German lawmakers overwhelmingly backed a deal aimed at trimming Greece's debt load and keeping the country financially afloat but the country's finance minister insisted it would be irresponsible to raise hopes of more radical debt forgiveness soon.
Parliament voted 473-100 Friday to back the complex deal reached by European finance ministers on Tuesday after a marathon of negotiations. There were 11 abstentions.
The agreement paves the way for Greece to receive €44 billion ($57 billion) in critical rescue loans, without which the country would face bankruptcy and a possible exit from the euro.
It also contains measures including a debt buyback program and an interest rate cut on loans. Those are aimed at cutting back Greece's debts and giving it more time to push through economic reforms and trim its budget deficit.
However, it stops short of forgiving outright debt owed to lead creditor Germany and other eurozone governments. Chancellor Angela Merkel's government has strongly opposed a so-called "haircut" in the run-up to elections next year.
Finance Minister Wolfgang Schaeuble told lawmakers that the latest deal will keep the pressure on Greece to fulfill its promises and that blocking loan payouts would have all round Europe.
"We have always pushed the principle of conditionality, and that goes here too," Schaeuble said. "Greece will only receive all this relief if it continues to implement its reform measures, one after another."
Germany's Parliament has to approve eurozone rescue measures. The bailouts of Greece and others haven't been popular in Germany, Europe's biggest economy, and there has been growing unease in Merkel's center-right coalition.
Still, broad support was assured because two of Germany's three opposition parties voted largely in favor. They argued that Greece had to be kept afloat despite reservations about Merkel's insistence on a step-by-step and austerity-heavy approach to the debt crisis.
Many economists say that Greece's debt burden — forecast to reach some 190 percent of its gross domestic product next year — can only be managed by writing off loans by governments. Germany's opposition parties also argue that the move will be inevitable sooner or later.
Frank-Walter Steinmeier, a leading member of the main opposition Social Democrats said the deal on the table "is not a sustainable solution for Greece" and argued that the government had merely "bought time" — above all to avoid addressing "unpleasant truths."
"You know that ... everything points toward a haircut in the end, but you are avoiding this truth like the plague," Steinmeier told Schaeuble. However, he said his party would back the deal because "we cannot leave the Greeks in the lurch."

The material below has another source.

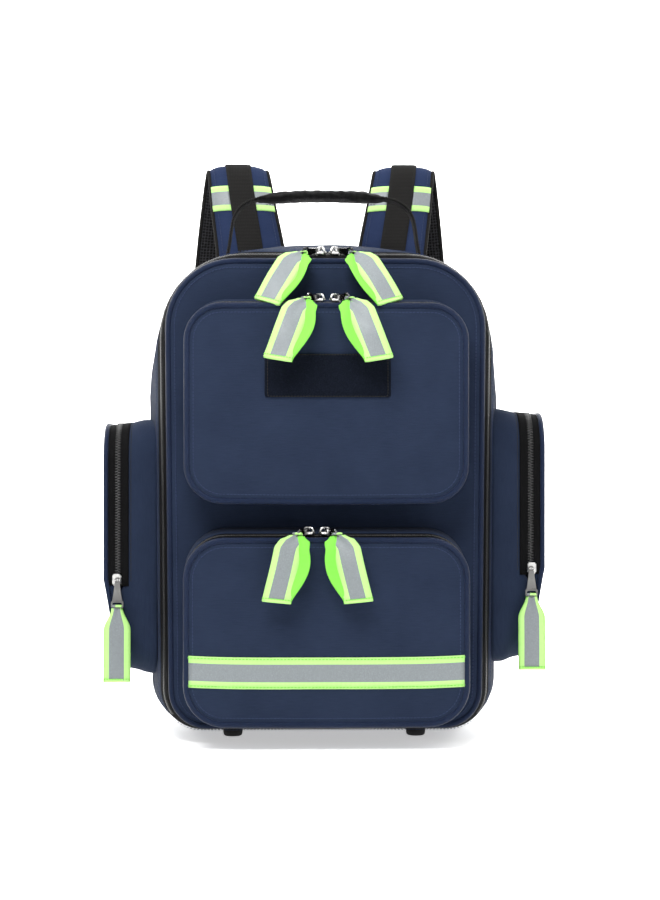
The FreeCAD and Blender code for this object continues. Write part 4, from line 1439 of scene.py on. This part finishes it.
def make_side_pocket(name, side):
    lift = SIDE_LIFT if side > 0 else 0.0
    lid = "side_lid_" + name
    fold_z = SIDE_HINGE_Z + lift
    start = Vector((0.0, 0.0, fold_z - FOLD_SPAN))
    end = Vector((0.0, 0.0, fold_z + FOLD_SPAN))

    def put(row):
        return [Vector((p.x * side, p.y, p.z + lift)) for p in row]

    def rest(x):
        row = [tapered(p) for p in side_outline(x)]
        bulge = 1.6 * math.sin(math.pi * min(1.0, max(0.0, (x - 150.0) / 29.0)))
        out = []
        for p in row:
            away = Vector((0.0, p.y, p.z - 170.0)).normalized()
            push = bulge + ripple(Vector((x, p.y, p.z)), 20.0, 1.8, 31.0 + side) * bulge / 1.6
            out.append(p + away * push)
        return out

    def zipped(z):
        """0 below the zip's end, 1 above it."""
        return eased((z - SIDE_HINGE_Z + 4.0) / 8.0)

    tape_start = SIDE_CHAIN_X - CHAIN_GAP - TAPE_WIDE
    stations = []
    for share in (0.0, 0.12, 0.25, 0.4, 0.55, 0.7, 0.85, 1.0):
        open_row = rest(SIDE_ROOT_X + (tape_start - SIDE_ROOT_X) * share)
        shut_row = rest(SIDE_ROOT_X + (SIDE_CHAIN_X - SIDE_ROOT_X) * share)
        stations.append(put([a.lerp(b, zipped(b.z)) for a, b in zip(shut_row, open_row)]))
    bag = thicken(skin("side_bag_" + name, stations, NAVY), CLOTH_THICK)
    done(bag, "pack_body", ("side_pocket_" + name,))

    rows = []
    for share in (0.0, 0.3, 0.65, 1.0):
        reach = SIDE_OUTER_X - 1.6 - SIDE_CHAIN_X
        shut_row = side_outline(SIDE_CHAIN_X + reach * share)
        open_row = side_outline(SIDE_CHAIN_X + 4.0 + (reach - 4.0) * share)
        rows.append(put([tapered(a.lerp(b, zipped(b.z))) for a, b in zip(shut_row, open_row)]))
    for scale in (0.985, 0.96, 0.93, 0.88, 0.82, 0.74, 0.65, 0.55, 0.44, 0.32, 0.2, 0.08):
        row = []
        for p in side_outline(SIDE_OUTER_X - 1.2, 0.0, scale):
            rim = 1 - (max(abs(p.y) / 60.0, abs(p.z - 173.0) / 111.0)) ** 4
            rise = 2.2 * max(0.0, rim) ** 0.8 + ripple(p, 36.0, 1.3, 40.0 + side) * max(0.0, rim) ** 0.5
            moved = tapered(p)
            row.append(Vector((min(moved.x + rise, SIDE_OUTER_X + 2.6), p.y, p.z)))
        rows.append(put(row))
    panel = skin("side_panel_" + name, rows, NAVY, caps=(False, True), uv=lambda p: (p[1], p[2]))
    thicken(panel, CLOTH_THICK)
    folded(panel, "pack_body", lid, start, end, "navy_fabric", (lid,))
    path = put([tapered(p) for p in side_outline(SIDE_OUTER_X - 1.0, -0.4)])
    folded(tube("side_piping_" + name, path, 2.3, NAVY_BEAD), "pack_body", lid, start, end, "navy_piping")

    columns = [j for j, p in enumerate(side_outline(SIDE_CHAIN_X)) if p.z > SIDE_HINGE_Z - 1.0]

    def strip(where, x_from, x_to, cut):
        """Zip tape between two widths, along the zipped part of the outline."""
        rows = []
        for k in range(5):
            loop = side_outline(x_from + (x_to - x_from) * k / 4, cut)
            rows.append(put([loop[j] for j in columns]))
        return skin("side_tape_%s_%s" % (where, name), rows, BLACK_TAPE, closed_u=False)

    inner = strip("inner", tape_start - 1.0, SIDE_CHAIN_X - CHAIN_GAP, -1.0)
    done(thicken(inner, TAPE_THICK), "pack_body", ("side_zip_tapes",) if side > 0 else ())
    outer = strip("outer", SIDE_CHAIN_X + CHAIN_GAP, SIDE_OUTER_X - 2.0, -0.6)
    folded(thicken(outer, TAPE_THICK), "pack_body", lid, start, end, "zip_tape")
    chain = put(side_outline(SIDE_CHAIN_X, -0.6))

    def out_from(direction):
        return (X_AXIS * side).cross(direction).normalized() * side

    for sign, where in ((1, "outer"), (-1, "inner")):
        row = teeth("side_zip_teeth_%s_%s" % (where, name), chain, sign * side, out_from, fold_z + 2.0)
        if where == "outer":
            folded(row, "pack_body", lid, start, end, "zip_tape")
        else:
            done(row, "pack_body")
    seam = put([tapered(p) + Vector((1.6, 0, 0)) for p in side_outline(SIDE_OUTER_X - 1.0, 6.0)])
    thread = stitches("side_stitches_" + name, seam, X_AXIS * side, pitch=SEAM_PITCH, lift=0.1)
    folded(thread, "pack_body", lid, start, end, "navy_fabric")
    row = put([p for p in rest(tape_start - 3.0) if p.z > SIDE_HINGE_Z])
    thread = stitches("side_tape_stitches_" + name, row, out_from, BLACK_STITCH, 3.0, closed=False, lift=0.1)
    done(thread, "pack_body")


# ---------------------------------------------------------------- back, base and inside

PAD_PRESSURE = 4.0
PAD_VOXEL = 5.0
PAD_FRAMES = 20


def swollen(piece, cap):
    """Blow a pad up with a cloth simulation; no point moves further than cap millimetres."""
    bpy.context.view_layer.objects.active = piece
    piece.select_set(True)
    remesh = piece.modifiers.new("remesh", "REMESH")
    remesh.mode = "VOXEL"
    remesh.voxel_size = PAD_VOXEL * MM
    bpy.ops.object.modifier_apply(modifier=remesh.name)
    start = [v.co.copy() for v in piece.data.vertices]
    cloth = piece.modifiers.new("swell", "CLOTH")
    cloth.settings.use_pressure = True
    cloth.settings.uniform_pressure_force = PAD_PRESSURE
    cloth.settings.effector_weights.gravity = 0.0
    cloth.settings.quality = 4
    cloth.point_cache.frame_end = PAD_FRAMES
    scene = bpy.context.scene
    for number in range(1, PAD_FRAMES + 1):
        scene.frame_set(number)
    shaped = piece.evaluated_get(bpy.context.evaluated_depsgraph_get())
    ends = [v.co.copy() for v in shaped.data.vertices]
    piece.modifiers.remove(cloth)
    scene.frame_set(1)
    for vertex, a, b in zip(piece.data.vertices, start, ends):
        move = b - a
        if move.length > cap * MM:
            move *= cap * MM / move.length
        vertex.co = a + move
    smooth = piece.modifiers.new("smooth", "SUBSURF")
    smooth.levels = 1
    bpy.ops.object.modifier_apply(modifier=smooth.name)
    layers = piece.data.uv_layers
    layer = layers[0] if layers else layers.new(name="UVMap")
    for polygon in piece.data.polygons:
        polygon.use_smooth = True
        for index in polygon.loop_indices:
            spot = piece.data.vertices[piece.data.loops[index].vertex_index].co / MM
            layer.data[index].uv = flat_uv(spot)
    piece.select_set(False)


PADS = (("left", -70.0, 44.0, 140.0, 390.0, 22.0), ("right", 70.0, 44.0, 140.0, 390.0, 22.0),
        ("lumbar", 0.0, 112.0, 40.0, 126.0, 24.0))
PAD_THICK = 9.0
# A pad starts this much smaller all round, because the simulation swells it
PAD_SHRINK = 2.0


def make_back():
    rear = back_high.y

    def outline(scale, y):
        return shell_loop(rear - 1.0, PIPING_R, scale, y)

    steps = [(0.4, rear - 0.8), (0.8, rear - 0.8), (0.95, rear - 0.9), (0.99, rear - 1.8), (1.0, rear - 3.0),
             (0.99, rear - 5.6), (0.4, rear - 5.6)]
    panel = plate("back_panel_mesh", outline, steps, MESH)
    done(panel, "pack_body", ("back_panel",))
    for name, x, half, low, high, radius in PADS:
        middle = (low + high) / 2

        def pad_loop(scale, y):
            wide, tall = (half - PAD_SHRINK) * scale, ((high - low) / 2 - PAD_SHRINK) * scale
            corner = (radius - PAD_SHRINK) * scale
            return rounded_loop(wide, wide, -tall, tall, corner, corner,
                                lambda u, v: Vector((x + u, y, middle + v)), 6, 8)

        steps = [(0.3, rear + PAD_THICK - 3.0), (0.7, rear + PAD_THICK - 3.0), (0.93, rear + PAD_THICK - 3.6),
                 (1.0, rear + PAD_THICK - 6.0), (1.0, rear + 0.6), (0.95, rear - 0.4), (0.3, rear - 0.4)]
        pad = plate("back_pad_" + name, pad_loop, steps, MESH)
        swollen(pad, 3.0)
        done(pad, "pack_body", ("back_pads",) if name == "lumbar" else ())
        edge = tube("back_pad_edge_" + name, pad_loop(1.03, rear + 0.9), 1.7, NAVY_BEAD)
        done(edge, "pack_body")
        lanes = 5 if name != "lumbar" else 3
        for k in range(1, lanes):
            z = low + (high - low) * k / lanes
            path = [Vector((x + half * 0.86 * s, rear + PAD_THICK - 0.6, z)) for s in (-1, -0.5, 0, 0.5, 1)]
            thread = stitches("back_pad_seam_%s_%d" % (name, k), path, Y_AXIS, BLACK_STITCH, 3.4,
                              closed=False, lift=0.2)
            done(thread, "pack_body")


def make_base():
    """Base board cover, rubber feet with a raised rim, and the padded dividers inside."""
    low, high = node_box("base_panel")
    cover = rounded_block(high.x - low.x - 4.0, high.y - low.y - 4.0, 3.4, 0.03)
    spot = Vector(((low.x + high.x) / 2, (low.y + high.y) / 2, high.z - 1.8))
    done(scatter("base_cover", [(spot, X_AXIS, UP)], cover, LINING), "pack_body",
         ("base_panel",))
    low, high = node_box("rubber_feet")
    count = 0
    for x in (low.x + 9.0, high.x - 9.0):
        for y in (low.y + 9.0, high.y - 9.0):
            rows = []
            for radius, z in ((5.4, 0.0), (7.2, 0.0), (8.4, 0.9), (8.9, 3.0), (9.0, 8.6), (6.0, 8.6)):
                rows.append([Vector((x + radius * math.cos(a), y + radius * math.sin(a), z)) for a in
                             [2 * math.pi * k / 28 for k in range(28)]])
            foot = turn_out(skin("rubber_foot_%d" % count, rows, RUBBER, caps=(True, True)))
            done(foot, "pack_body", ("rubber_feet",) if count == 0 else ())
            count += 1
    low, high = node_box("padded_dividers")
    spots = [("shelf_low", (low.x + 2, high.x - 2), (low.z, low.z + 6.0)),
             ("shelf_high", (low.x + 2, high.x - 2), (high.z - 6.0, high.z)), ("upright", (-3.0, 3.0), None)]
    for name, xs, zs in spots:
        if zs is None:
            zs = (low.z + 6.0, high.z - 6.0)
        size = Vector((xs[1] - xs[0], high.y - low.y, zs[1] - zs[0]))
        centre = Vector(((xs[0] + xs[1]) / 2, (low.y + high.y) / 2, (zs[0] + zs[1]) / 2))
        rows = []
        flat = name == "upright"
        long_size = size.z if flat else size.x
        for k in range(25):
            t = k / 24 - 0.5
            end = (1 - (abs(t) * 2) ** 10) ** 0.5
            row = []
            for j in range(24):
                angle = 2 * math.pi * j / 24
                c, s = math.cos(angle), math.sin(angle)
                y = size.y / 2 * math.copysign(abs(c) ** 0.25, c)
                thin = 3.0 * math.copysign(abs(s) ** 0.6, s) * max(0.25, end)
                thin += 0.0 if abs(s) < 0.1 else ripple(Vector((t * long_size, y, 0)), 30.0, 0.35, 8.0)
                step = t * long_size
                row.append(centre + (Vector((thin, y, step)) if flat else Vector((step, y, thin))))
            rows.append(row)
        pad = turn_out(skin("divider_" + name, rows, LINING, caps=(True, True)))
        done(pad, "pack_body", ("padded_dividers",) if flat else ())


def make_anchors():
    """The strap tops' sewn flap and the fixed webbing ends share one CAD node with the handle's ends."""
    for side in (-1, 1):
        path = [Vector((69.0 * side, 75.4, 400.0)), Vector((69.0 * side, 75.6, 415.0)),
                Vector((68.5 * side, 75.8, 425.0)), Vector((68.0 * side, 76.2, 434.0))]
        flap = ribbon("strap_top_flap_%d" % (side + 1), smooth_path(path, 5), 60.0, X_AXIS, 1.8, NAVY)
        done(flap, "pack_body", ("webbing_anchors",) if side > 0 else ())


make_shell()
make_lid()
make_pocket("upper")
make_pocket("lower")
make_patch()
make_strip()
make_pulls()
for strap_name, strap_side in (("left", -1), ("right", 1)):
    make_strap(strap_name, strap_side)
    make_side_pocket(strap_name, strap_side)
make_handle()
make_back()
make_base()
make_anchors()

# ---------------------------------------------------------------- floor, light and camera

CAMERA_DISTANCE = 1700.0
CAMERA_HEIGHT = 262.0
CAMERA_TURN = math.radians(1.3)
AIM_X = 3.9
STAGE_GLOW = 0.5


def make_stage():
    """Pale floor that curves up into a pale backdrop."""
    rows = []
    for y, z in ((-4200.0, 0.0), (-1400.0, 0.0), (0.0, 0.0), (1400.0, 0.0), (2200.0, 0.0), (2800.0, 120.0),
                 (3200.0, 500.0), (3350.0, 1100.0), (3400.0, 3400.0)):
        rows.append([Vector((x, y, z)) for x in (-4200.0, -1500.0, 0.0, 1500.0, 4200.0)])
    paper = Finish("studio_floor", 0.85)
    tone = paper.mix(paper.speckle(paper.place("Object"), 0.6), (0.93, 0.93, 0.93), (0.96, 0.96, 0.96))
    paper.shade("Base Color", tone)
    paper.shade("Emission Color", tone)
    paper.shade("Emission Strength", STAGE_GLOW)
    floor = skin("studio_floor", rows, paper.material, closed_u=False)
    floor.data.flip_normals()


def area_light(name, spot, target, size, power):
    light = bpy.data.lights.new(name, "AREA")
    light.shape = "RECTANGLE"
    light.size, light.size_y = size
    light.energy = power
    made = bpy.data.objects.new(name, light)
    bpy.context.scene.collection.objects.link(made)
    made.location = Vector(spot) * MM
    made.rotation_euler = (Vector(target) - Vector(spot)).to_track_quat("-Z", "Y").to_euler()


def make_lights():
    world = bpy.data.worlds.new("studio")
    bpy.context.scene.world = world
    world.use_nodes = True
    world.node_tree.nodes["Background"].inputs[0].default_value = (1.0, 1.0, 1.0, 1)
    world.node_tree.nodes["Background"].inputs[1].default_value = 0.32
    bpy.context.scene.view_settings.view_transform = "Standard"
    area_light("key", (-250, -850, 1150), (0, -60, 380), (0.7, 0.5), 17)
    area_light("fill", (1100, -1300, 700), (0, 0, 300), (1.0, 1.0), 5)
    area_light("top", (0, -100, 1500), (0, 0, 300), (1.6, 0.8), 10)
    area_light("backdrop_left", (-1500, 900, 1500), (0, 3000, 700), (1.6, 1.6), 110)
    area_light("backdrop_right", (1500, 900, 1500), (0, 3000, 700), (1.6, 1.6), 110)
    area_light("floor_wash", (0, 1900, 1500), (0, 2000, 0), (2.6, 1.6), 30)


def make_camera():
    camera = bpy.data.cameras.new("camera")
    made = bpy.data.objects.new("camera", camera)
    bpy.context.scene.collection.objects.link(made)
    x = -CAMERA_DISTANCE * math.sin(CAMERA_TURN)
    y = LID_Y - CAMERA_DISTANCE * math.cos(CAMERA_TURN)
    made.location = Vector((x, y, CAMERA_HEIGHT)) * MM
    heading = math.atan2(AIM_X - x, LID_Y - y)
    made.rotation_euler = (math.pi / 2, 0.0, -heading)
    camera.sensor_width = 36.0
    camera.lens = 76.2
    camera.clip_end = 50.0
    bpy.context.scene.camera = made


make_stage()
make_lights()
make_camera()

The government argues that full-scale debt relief is legally impossible at present and would send the wrong message.
"If you say debt will be forgiven, then people's readiness to save in order to get further aid is weakened," Schaeuble said. "If we want to help Greece along this difficult road, we must advance step by step, and the wrong speculation at the wrong time doesn't solve the problem."
Some lawmakers in Merkel's coalition argue that the government's current approach already goes too far.
Klaus-Peter Willsch, a backbencher with Merkel's Christian Democrats who has become a prominent critic of her rescue policies, told lawmakers that "the question of whether a country leaves a currency union does not automatically lead to armageddon."
"We know from our private lives that you don't throw good money after bad," he said. "Let's end this road today."